Grove Biopharma
Putting protein-like drugs inside cells to fight cancer and neurodegeneration
Last year’s edition of the DCVC Deep Tech Opportunities Report, released in June 2025, explains the global challenges we see as the most critical and the possible solutions we hope to advance through our investing. This is a condensed and updated version of the fifth section of Chapter 7, about the work of DCVC Bio.
The modern pharmacopeia has generally been divided into small-molecule drugs that can easily cross the cell membrane and hit targets in the cytosol or the nucleus, and large-molecule drugs that are too big to slip through and that therefore work outside of cells, usually by modifying signaling between cells. Big, protein-sized drugs could be useful inside cells because smaller ones typically can’t interrupt the protein-protein interactions that control so many aspects of cellular functioning — and that go wrong in myriad diseases. But researchers have had great difficulty (a) designing actual proteins or protein-scale drugs that can pass through the cell membrane, and (b) protecting them, once they’re inside, from the proteolytic enzymes that try to break them down.

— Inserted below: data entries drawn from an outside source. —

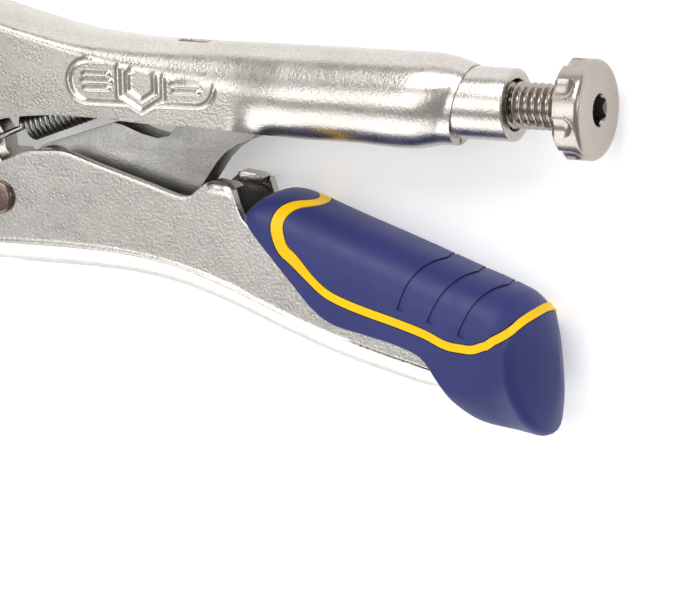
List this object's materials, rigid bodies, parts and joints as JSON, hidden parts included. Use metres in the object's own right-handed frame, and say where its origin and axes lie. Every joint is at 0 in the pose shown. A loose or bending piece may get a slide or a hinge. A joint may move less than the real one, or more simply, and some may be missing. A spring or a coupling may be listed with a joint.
{
  "type": "locking pliers",
  "caption": "Locking pliers with curved toothed jaws, toggle-linked handle, adjusting screw and a quick-release lever in the grip.",
  "frame": {"origin": "on the jaw pivot's axis, at the face of the rivet head that the tool lies on", "axes": "+X to the rear along the adjusting screw, +Y from the lower handle to the upper one, +Z through the thickness"},
  "size_m": [0.234, 0.091, 0.024],
  "materials": {
    "satin_nickel": "satin nickel plating over pressed sheet, with a fine orange-peel texture",
    "jaw_steel": "satin nickel plating over forged steel",
    "link_steel": "dull grey plating over stamped steel",
    "rivet_steel": "dark brownish steel, coined flat",
    "spring_steel": "drawn wire, oiled",
    "bright_nickel": "bright nickel plating, softly worn",
    "blue_moulding": "matt moulded plastic",
    "yellow_moulding": "matt moulded plastic"
  },
  "bodies": {
    "frame": {"frame_shell": "satin_nickel", "upper_jaw": "jaw_steel", "upper_jaw_pin_1": "rivet_steel", "upper_jaw_pin_2": "rivet_steel", "jaw_pivot_rivet": "rivet_steel", "threaded_collar": "satin_nickel", "opening_spring": "spring_steel"},
    "lower_jaw": {"lower_jaw": "jaw_steel"},
    "lower_handle": {"lower_handle": "satin_nickel", "handle_pivot_rivet": "rivet_steel", "link_pin": "satin_nickel", "lever_pin": "rivet_steel"},
    "link": {"link": "link_steel"},
    "release_lever": {"release_lever": "link_steel", "grip": "blue_moulding", "grip_stripe": "yellow_moulding"},
    "screw": {"adjusting_screw": "bright_nickel"},
    "knob": {"screw_knob": "bright_nickel"}
  },
  "joints": [
    {"name": "jaw_pivot", "type": "hinge", "parent": "frame", "child": "lower_jaw", "pos_m": [0, 0, 0.012], "axis": [0, 0, 1], "range_deg": [0, 6.05], "deforming": ["opening_spring"]},
    {"name": "handle_pivot", "type": "hinge", "parent": "lower_jaw", "child": "lower_handle", "pos_m": [0.0234, -0.0207, 0.012], "axis": [0, 0, -1], "range_deg": [0, 55]},
    {"name": "link_pivot", "type": "hinge", "parent": "lower_handle", "child": "link", "pos_m": [0.0341, -0.0156, 0.012], "axis": [0, 0, 1], "range_deg": [0, 56.4]},
    {"name": "lever_pivot", "type": "hinge", "parent": "lower_handle", "child": "release_lever", "pos_m": [0.0885, -0.0255, 0.012], "axis": [0, 0, -1], "range_deg": [0, 6]},
    {"name": "screw_travel", "type": "slide", "parent": "frame", "child": "screw", "axis": [1, 0, 0], "range_m": [0, 0.012]},
    {"name": "knob_turn", "type": "hinge", "parent": "screw", "child": "knob", "pos_m": [0.1545, 0.004, 0.012], "axis": [1, 0, 0], "range_deg": [0, 2722]}
  ],
  "couplings": [
    {"joint": "jaw_pivot", "follows": "handle_pivot", "ratio": 0.11},
    {"joint": "link_pivot", "follows": "handle_pivot", "ratio": 1.025},
    {"joint": "knob_turn", "follows": "screw_travel", "rad_per_m": 3957.9}
  ]
}
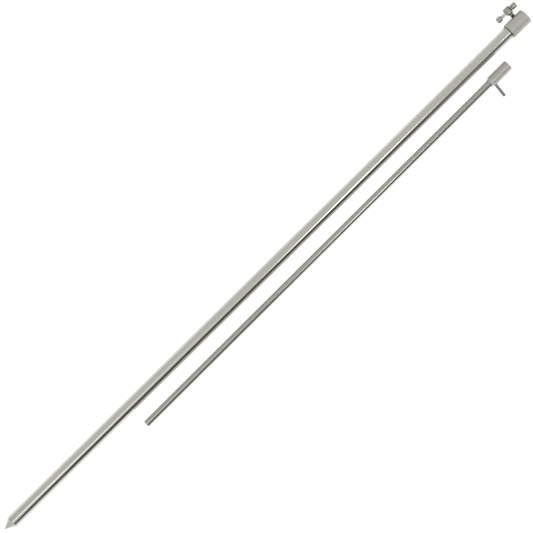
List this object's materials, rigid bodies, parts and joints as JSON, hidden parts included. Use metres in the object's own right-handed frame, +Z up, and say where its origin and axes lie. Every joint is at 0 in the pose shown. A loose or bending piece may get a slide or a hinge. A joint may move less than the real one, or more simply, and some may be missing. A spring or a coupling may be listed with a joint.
{
  "type": "bank stick",
  "caption": "Telescopic angling bank stick: spiked outer tube with a collar and tommy-bar clamp screw, and an inner rod with a threaded socket head and side peg, laid beside it.",
  "frame": {"origin": "on the ground, below the middle of the box round both pieces as they lie side by side", "axes": "+X from the spike to the collar, along the tube; +Y towards the clamp screw; +Z up from the ground"},
  "size_m": [0.9212, 0.079, 0.02],
  "materials": {
    "polished_tube": "drawn stainless steel, mirror polished along its length",
    "turned_steel": "turned stainless steel, polished, with fine lathe marks",
    "brass_pad": "turned brass, plain"
  },
  "bodies": {
    "outer_stick": {"outer_tube": "polished_tube", "spike_point": "turned_steel", "collar": "turned_steel"},
    "pad": {"thrust_pad": "brass_pad"},
    "screw": {"clamp_screw": "turned_steel"},
    "bar": {"tommy_bar": "polished_tube", "bar_knob_upper": "turned_steel", "bar_knob_lower": "turned_steel"},
    "rod_foot": {"rod_foot_plug": "turned_steel"},
    "rod": {"inner_rod": "polished_tube", "rod_head": "turned_steel", "side_pin": "polished_tube"}
  },
  "joints": [
    {"name": "screw_travel", "type": "slide", "parent": "outer_stick", "child": "pad", "axis": [0, 1, 0], "range_m": [-0.00401, 0.00151]},
    {"name": "screw_turn", "type": "hinge", "parent": "pad", "child": "screw", "pos_m": [0.44725, 0.01441, 0.01], "axis": [0, 1, 0], "range_deg": [-1440, 540]},
    {"name": "bar_slide", "type": "slide", "parent": "screw", "child": "bar", "axis": [1, 0, 0], "range_m": [-0.00045, 0.00625]},
    {"name": "rod_slide", "type": "slide", "parent": "outer_stick", "child": "rod_foot", "axis": [1, 0.0037, 0], "range_m": [0, 0.66]},
    {"name": "rod_turn", "type": "hinge", "parent": "rod_foot", "child": "rod", "pos_m": [-0.24155, -0.01659, 0.007], "axis": [-1, -0.0037, 0], "range_deg": [0, 150]}
  ],
  "couplings": [
    {"joint": "screw_travel", "follows": "screw_turn", "m_per_rad": 0.00015915}
  ]
}
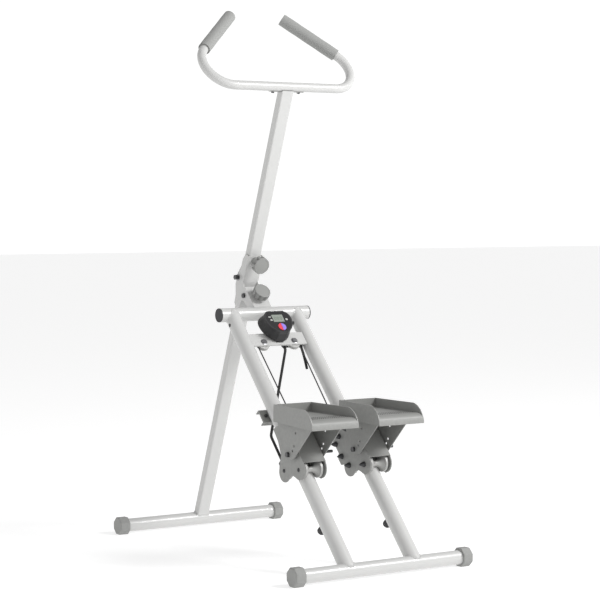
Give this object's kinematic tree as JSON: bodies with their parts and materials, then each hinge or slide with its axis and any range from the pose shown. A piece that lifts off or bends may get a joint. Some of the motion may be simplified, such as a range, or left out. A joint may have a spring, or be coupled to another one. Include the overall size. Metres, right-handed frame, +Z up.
{
  "type": "stepper",
  "caption": "Folding rail stepper: sliding pedals on inclined rails, handle post with curved handlebar and small console.",
  "frame": {"origin": "on the floor at the centre of the footprint", "axes": "+Z up, +X to the user's right, +Y forward, away from the standing user"},
  "size_m": [0.56, 0.989, 1.5017],
  "materials": {
    "white_paint": "white powder coat with a fine orange peel",
    "grey_plastic": "mid-grey moulded plastic",
    "dark_plastic": "near-black moulded plastic",
    "dark_rubber": "dark grey rubber",
    "grey_paint": "mid-grey powder coat",
    "dark_steel": "black oxide steel",
    "zinc_steel": "zinc plated steel",
    "roller_steel": "turned steel, satin",
    "pulley_plastic": "grey nylon",
    "foam": "grey closed-cell foam",
    "console_black": "black moulded plastic",
    "console_gloss": "gloss black",
    "lcd": "grey-green display",
    "red_button": "red",
    "purple_button": "violet",
    "cable_black": "black sheathed wire rope",
    "cord_black": "black elastic cord"
  },
  "bodies": {
    "rail_frame": {"rear_stabilizer": "white_paint", "rear_caps": "grey_plastic", "left_rail": "white_paint", "right_rail": "white_paint", "top_tube": "white_paint", "tube_plugs": "dark_plastic", "rail_plugs": "dark_plastic", "rail_bumpers": "dark_rubber", "saddle_bracket": "white_paint", "frame_pivot_bolt": "dark_steel", "pulley_plate": "white_paint", "pulley_bolts": "zinc_steel", "cord_anchor": "dark_steel", "console_body": "console_black", "console_face": "console_gloss", "console_lcd": "lcd", "console_tab": "dark_plastic", "stop_brackets": "grey_paint", "stop_bolts": "dark_steel", "drive_cable": "cable_black", "left_cord": "cord_black", "right_cord": "cord_black"},
    "front_leg": {"front_leg": "white_paint", "front_stabilizer": "white_paint", "front_caps": "grey_plastic", "hinge_bracket": "white_paint", "post_pivot_bolt": "dark_steel"},
    "handle_post": {"handle_post": "white_paint", "handlebar": "white_paint", "handlebar_saddle": "white_paint", "saddle_screws": "dark_steel", "left_grip": "foam", "right_grip": "foam"},
    "upper_knob": {"upper_knob": "grey_plastic", "upper_knob_screw": "zinc_steel"},
    "lower_knob": {"lower_knob": "grey_plastic", "lower_knob_screw": "zinc_steel"},
    "red_button": {"red_button": "red_button"},
    "purple_button": {"purple_button": "purple_button"},
    "left_carriage": {"left_carriage": "grey_paint", "left_carriage_bolts": "dark_steel", "left_cord_clamp": "dark_steel", "left_pedal_bolt": "dark_steel"},
    "left_pedal": {"left_pedal_tray": "grey_paint", "left_pedal_gussets": "grey_paint"},
    "left_low_front_roller": {"left_roller_low_front": "roller_steel"},
    "left_low_rear_roller": {"left_roller_low_rear": "roller_steel"},
    "left_high_front_roller": {"left_roller_high_front": "roller_steel"},
    "left_pulley": {"left_pulley": "pulley_plastic"},
    "right_carriage": {"right_carriage": "grey_paint", "right_carriage_bolts": "dark_steel", "right_cord_clamp": "dark_steel", "right_pedal_bolt": "dark_steel"},
    "right_pedal": {"right_pedal_tray": "grey_paint", "right_pedal_gussets": "grey_paint"},
    "right_low_front_roller": {"right_roller_low_front": "roller_steel"},
    "right_low_rear_roller": {"right_roller_low_rear": "roller_steel"},
    "right_high_front_roller": {"right_roller_high_front": "roller_steel"},
    "right_pulley": {"right_pulley": "pulley_plastic"}
  },
  "joints": [
    {"name": "frame_fold", "type": "hinge", "parent": "rail_frame", "child": "front_leg", "pos_m": [0, 0.16996, 0.70348], "axis": [1, 0, 0], "range_deg": [-60, 0]},
    {"name": "post_fold", "type": "hinge", "parent": "front_leg", "child": "handle_post", "pos_m": [0, 0.20702, 0.75471], "axis": [-1, 0, 0], "range_deg": [0, 180]},
    {"name": "upper_knob_spin", "type": "hinge", "parent": "front_leg", "child": "upper_knob", "pos_m": [0, 0.15318, 0.80056], "axis": [0, -0.9346, -0.3558], "continuous": true},
    {"name": "lower_knob_spin", "type": "hinge", "parent": "rail_frame", "child": "lower_knob", "pos_m": [0, 0.1317, 0.70481], "axis": [0, -0.7343, 0.6788], "continuous": true},
    {"name": "red_button_press", "type": "slide", "parent": "rail_frame", "child": "red_button", "axis": [0, 0.7343, -0.6788], "range_m": [0, 0.001], "stiffness_N_per_m": 250},
    {"name": "purple_button_press", "type": "slide", "parent": "rail_frame", "child": "purple_button", "axis": [0, 0.7343, -0.6788], "range_m": [0, 0.001], "stiffness_N_per_m": 250},
    {"name": "left_step", "type": "slide", "parent": "rail_frame", "child": "left_carriage", "axis": [0, 0.6788, 0.7343], "range_m": [-0.12, 0.12], "deforming": ["drive_cable", "left_cord"]},
    {"name": "left_pedal_tilt", "type": "hinge", "parent": "left_carriage", "child": "left_pedal", "pos_m": [-0.105, -0.25664, 0.3039], "axis": [1, 0, 0], "range_deg": [-3, 12]},
    {"name": "left_low_front_spin", "type": "hinge", "parent": "left_carriage", "child": "left_low_front_roller", "pos_m": [-0.105, -0.28726, 0.26548], "axis": [1, 0, 0], "range_deg": [-900, 900]},
    {"name": "left_low_rear_spin", "type": "hinge", "parent": "left_carriage", "child": "left_low_rear_roller", "pos_m": [-0.105, -0.21659, 0.2553], "axis": [1, 0, 0], "range_deg": [-900, 900]},
    {"name": "left_high_front_spin", "type": "hinge", "parent": "left_carriage", "child": "left_high_front_roller", "pos_m": [-0.105, -0.2058, 0.35359], "axis": [1, 0, 0], "range_deg": [-900, 900]},
    {"name": "left_pulley_spin", "type": "hinge", "parent": "rail_frame", "child": "left_pulley", "pos_m": [-0.05, 0.03494, 0.57364], "axis": [0, -0.7343, 0.6788], "range_deg": [-400, 400]},
    {"name": "right_step", "type": "slide", "parent": "rail_frame", "child": "right_carriage", "axis": [0, 0.6788, 0.7343], "range_m": [-0.12, 0.12]},
    {"name": "right_pedal_tilt", "type": "hinge", "parent": "right_carriage", "child": "right_pedal", "pos_m": [0.105, -0.25664, 0.3039], "axis": [1, 0, 0], "range_deg": [-3, 12]},
    {"name": "right_low_front_spin", "type": "hinge", "parent": "right_carriage", "child": "right_low_front_roller", "pos_m": [0.105, -0.28726, 0.26548], "axis": [1, 0, 0], "range_deg": [-900, 900]},
    {"name": "right_low_rear_spin", "type": "hinge", "parent": "right_carriage", "child": "right_low_rear_roller", "pos_m": [0.105, -0.21659, 0.2553], "axis": [1, 0, 0], "range_deg": [-900, 900]},
    {"name": "right_high_front_spin", "type": "hinge", "parent": "right_carriage", "child": "right_high_front_roller", "pos_m": [0.105, -0.2058, 0.35359], "axis": [1, 0, 0], "range_deg": [-900, 900]},
    {"name": "right_pulley_spin", "type": "hinge", "parent": "rail_frame", "child": "right_pulley", "pos_m": [0.05, 0.03494, 0.57364], "axis": [0, -0.7343, 0.6788], "range_deg": [-400, 400]}
  ],
  "couplings": [
    {"joint": "right_step", "follows": "left_step", "ratio": -1},
    {"joint": "left_low_front_spin", "follows": "left_step", "rad_per_m": -125},
    {"joint": "left_high_front_spin", "follows": "left_step", "rad_per_m": -125},
    {"joint": "left_low_rear_spin", "follows": "left_step", "rad_per_m": 125},
    {"joint": "left_pulley_spin", "follows": "left_step", "rad_per_m": -54.945},
    {"joint": "right_low_front_spin", "follows": "left_step", "rad_per_m": 125},
    {"joint": "right_high_front_spin", "follows": "left_step", "rad_per_m": 125},
    {"joint": "right_low_rear_spin", "follows": "left_step", "rad_per_m": -125},
    {"joint": "right_pulley_spin", "follows": "left_step", "rad_per_m": -54.945}
  ]
}
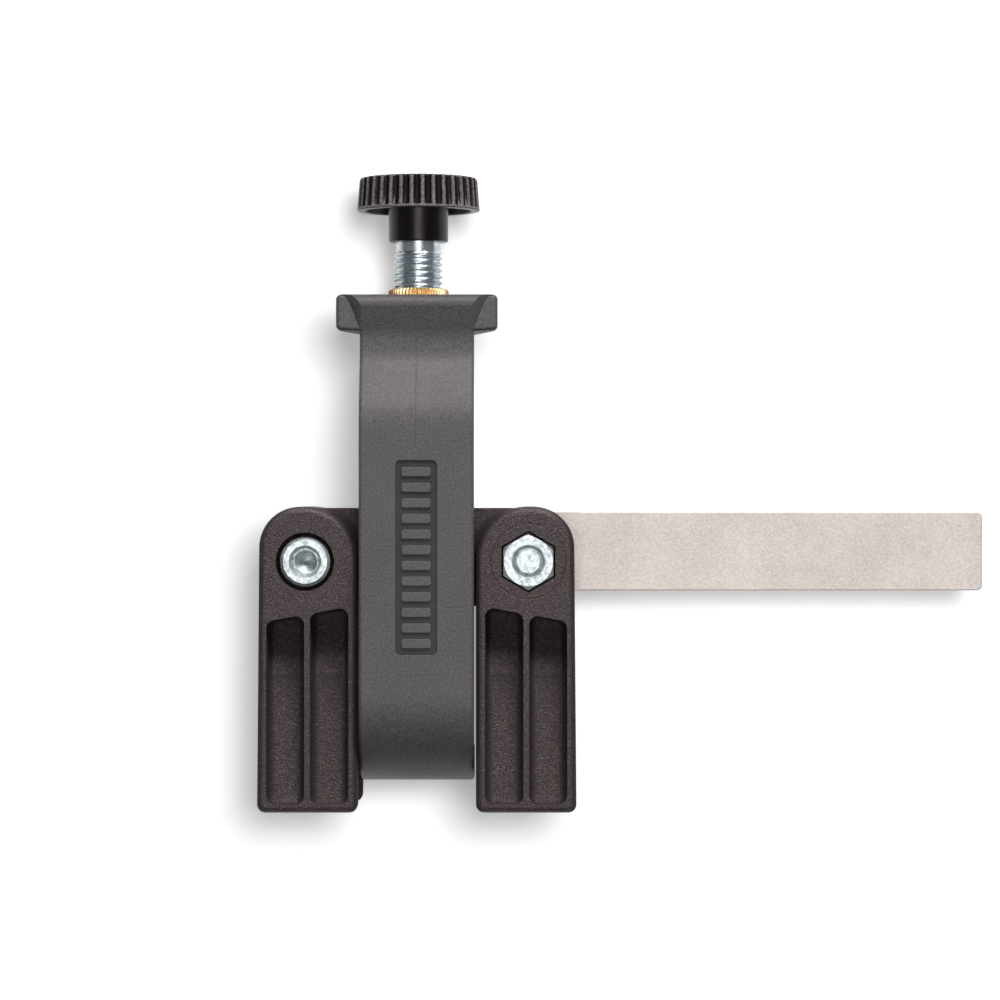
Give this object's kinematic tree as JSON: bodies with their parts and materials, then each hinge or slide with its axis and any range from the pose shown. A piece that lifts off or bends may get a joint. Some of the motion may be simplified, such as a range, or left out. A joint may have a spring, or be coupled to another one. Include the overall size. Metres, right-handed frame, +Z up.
{
  "type": "honing guide",
  "caption": "Small-knife holder for a sharpening jig: a plastic clamshell on a flat metal tongue, with a screw-driven hook that pulls a handle up into a V-shaped channel.",
  "frame": {"origin": "centre of the bounding box, on the bench plane under it; the part lies on the outer faces of its rear legs", "axes": "+X along the tongue towards its free end, +Y parallel to the clamp screw from the hook towards the knob, +Z up from the bench, from the rear legs to the frame's arm"},
  "size_m": [0.147, 0.1282, 0.0365],
  "materials": {
    "body_plastic": "fine spark-eroded texture",
    "frame_plastic": "satin, fine grain",
    "knob_plastic": "semi-gloss",
    "blasted_metal": "bead-blasted",
    "zinc_steel": "bright zinc plating",
    "brass": "machined, knurled"
  },
  "bodies": {
    "holder_body": {"body_half_front": "body_plastic", "body_half_rear": "body_plastic", "tongue": "blasted_metal", "cap_screw_left": "zinc_steel", "cap_screw_right": "zinc_steel", "nut_left": "zinc_steel", "nut_right": "zinc_steel"},
    "clamp_screw_unit": {"clamp_screw": "zinc_steel", "knob": "knob_plastic"},
    "frame_unit": {"clamp_frame": "frame_plastic", "threaded_insert": "brass"}
  },
  "joints": [
    {"name": "frame_slide", "type": "slide", "parent": "holder_body", "child": "frame_unit", "axis": [0, 1, 0], "range_m": [-0.02, 0.01]},
    {"name": "screw_turn", "type": "hinge", "parent": "holder_body", "child": "clamp_screw_unit", "pos_m": [-0.0415, 0, 0.016], "axis": [0, 1, 0], "range_deg": [-2592, 5184]}
  ],
  "couplings": [
    {"joint": "frame_slide", "follows": "screw_turn", "m_per_rad": -0.00019894}
  ]
}
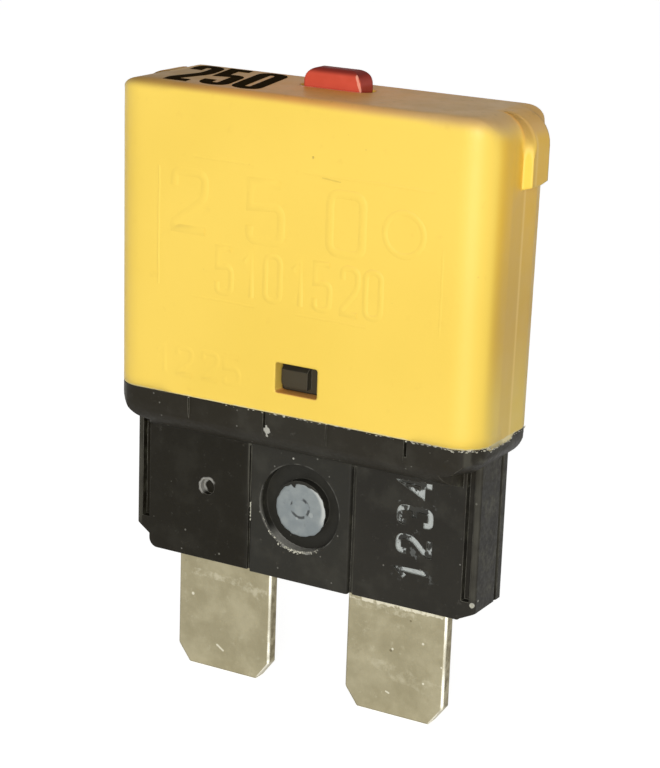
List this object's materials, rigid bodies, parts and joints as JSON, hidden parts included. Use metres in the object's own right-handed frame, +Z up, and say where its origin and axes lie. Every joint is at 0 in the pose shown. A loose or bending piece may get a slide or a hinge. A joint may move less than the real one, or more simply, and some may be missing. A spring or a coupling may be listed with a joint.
{
  "type": "blade circuit breaker",
  "caption": "Plug-in blade circuit breaker: flat yellow cap with a red push-to-reset button, black moulded base with side wings, and two flat plug blades.",
  "frame": {"origin": "middle of the base's underside, the face that lands on the socket, midway between the blades", "axes": "+Z up through the button, against the plugging direction; X runs across the two blades; Y runs through the thin depth, with the front at -Y"},
  "size_m": [0.0202, 0.006, 0.0298],
  "materials": {
    "cap_yellow": "satin moulded, warm yellow",
    "base_black": "satin moulded, with whitish residue in the marks",
    "button_red": "smooth moulded, semi-gloss",
    "blade_metal": "satin tin plating, lightly scratched",
    "contact_silver": "satin silver",
    "bimetal": "satin",
    "rivet_metal": "satin plated",
    "spring_steel": "bright wire"
  },
  "bodies": {
    "housing": {"cap": "cap_yellow", "base": "base_black", "terminal_left": "blade_metal", "terminal_right": "blade_metal", "fixed_contact": "contact_silver", "bimetal_rivet": "rivet_metal", "spring_left": "spring_steel", "spring_right": "spring_steel"},
    "button": {"push_button": "button_red"},
    "contact": {"moving_contact": "contact_silver", "bimetal_strip": "bimetal"}
  },
  "joints": [
    {"name": "button_slide", "type": "slide", "parent": "housing", "child": "button", "axis": [0, 0, 1], "range_m": [0, 0.0024], "deforming": ["spring_left", "spring_right"]},
    {"name": "contact_swing", "type": "hinge", "parent": "housing", "child": "contact", "pos_m": [0.0046, 0.00047, 0.0152], "axis": [0, 0, 1], "range_deg": [0, 5.73], "deforming": ["bimetal_strip"]}
  ],
  "couplings": [
    {"joint": "contact_swing", "follows": "button_slide", "rad_per_m": 41.667}
  ]
}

Chicago-based Grove Biopharma has come up with an ingenious answer. The company has developed a way to package complex peptides — chains of amino acids — into globular protein-like structures that can travel through the membrane and resist proteolytic degradation. Once inside, these molecules can interact with the disordered protein targets involved in cancer and other conditions.
Grove calls these new molecules PLPs, for Precision-Linked Proteomimetics or Protein-Like Polymers. Each PLP is a customizable synthetic molecule consisting of a central chain with multiple side chains. If laid out flat, a PLP would resemble an array of bristles protruding from the head of a brush. Each bristle is a separate peptide, and the peptides are attached via linker units to backbone precursors, which, in turn, link up to form the head of the brush — the molecule’s spine (see figure). These versatile molecules represent “a fantastic evolution of biotechnology,” says DCVC Bio’s Dr. Kiersten Stead.
One talent of PLPs is that they can respond dynamically to different targets and environments. When the peptide bristles are folded up, they create a kind of shell around the spine. The bristles’ highly polar electrical properties make the PLPs water-soluble in this state, meaning they can travel well in the aqueous environments inside and outside cells. But at the cell wall, the PLPs can unfold, exposing the low-polarity backbone, which allows the molecules to dissolve through the phospholipid bilayer that makes up the cell membrane. Once inside, the molecules fold up again for protection from proteolysis. The peptides themselves, along with any Grove-designed modules they may carry, are the important cargo. By virtue of their custom-designed amino acid sequences, they’re able to bind to specific proteins inside cells and block processes that can lead to disease.
As a case study, Dr. Nathan Gianneschi — the Northwestern University chemical biologist who is Grove’s scientific founder — showed in a mouse model that he could build a targeted PLP that blocks an important neuronal protein, VCP, from binding with mutant huntingtin protein. When natural peptides block this binding, it’s been shown to prevent the mitochondrial breakdown that characterizes Huntington’s disease.
And that’s just one example of the many kinds of protein-protein interactions that could be modulated using PLPs. The company is already building PLPs that can interfere with the action of Myc, a family of transcription factor proteins that activate genes driving cell proliferation and are known to work overtime in most tumor cells. Grove also plans to develop a treatment for advanced prostate cancer by targeting AR-V7, an androgen receptor variant that continues to promote cell growth even in men who’ve had androgen-blocking therapy, and it’s studying whether PLPs can disrupt the inflammatory response that damages heart tissue after a myocardial infarction.
Stead says DCVC Bio has long wanted to invest in a company with a technology for binding to and inhibiting complex, disordered targets inside cells. “And when we came across Grove, we realized that we’d stumbled onto exactly that,” she says. “Grove’s peptides have known structures that bind to known targets. By themselves these peptides can’t get into cells. But when they’re configured into the Grove PLP format, all of a sudden they can become very specific and potent drugs.”